We can think of APIs as an interaction between a client and a server. The application sends requests to the server, which brings back a response to the client. For example, when we are searching for a restaurant in Google, the user’s phone (client) sends a request to Google’s database (server), and the API is what allows these requests to be made.

Types of APIs

SOAP API:

A SOAP API stands for a Simple Object Access Protocol. This is an older and less flexible API that exchanges messages between the client and server using XML (a type of markup language).

RPC API:

An RPC API is a remote procedure call protocol. When using this API, a client has to use a function, and the server returns an output.

WebSocket API:

Another contemporary web API that uses JSON objects to convey data is the WebSocket API. Client apps and the server can communicate in both directions using a WebSocket API. The server can communicate with connected clients via callback messages, making it more effective than REST APIs.

REST API:

A REST API is the most popular and flexible type of API. REST stands for Representational State Transfer, which defines multiple functions that the client can use to receive data from servers.

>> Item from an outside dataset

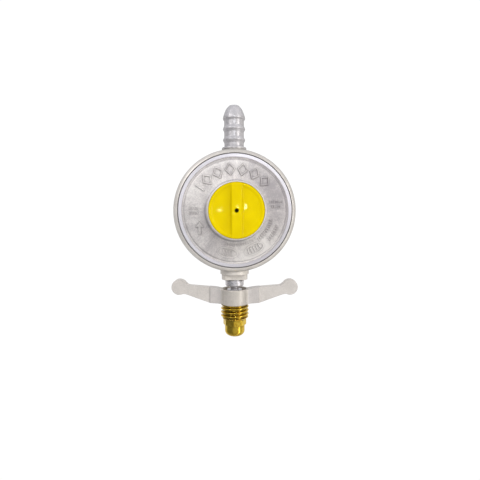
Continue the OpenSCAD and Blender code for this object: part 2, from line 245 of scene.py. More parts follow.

In this type of API, clients and servers exchange data using HTTP.

API Security

There are two main ways of securing an API:

Authentication Tokens:

Authentication tokens are a way to check that a user is who they say they are. These are used to authorize users to make the API call. An authentication token is like a password for your API and is unique to the server you are using.

API Keys:

API keys are used to verify the application that is making the API call. They identify and ensure that the application has the right to access and use the API call. Although they are not as secure as tokens, API keys enable monitoring of the API in order to collect useful information. When you see a long string of characters and numbers in a website URL, that is the API Key, which the website uses to make internal API calls.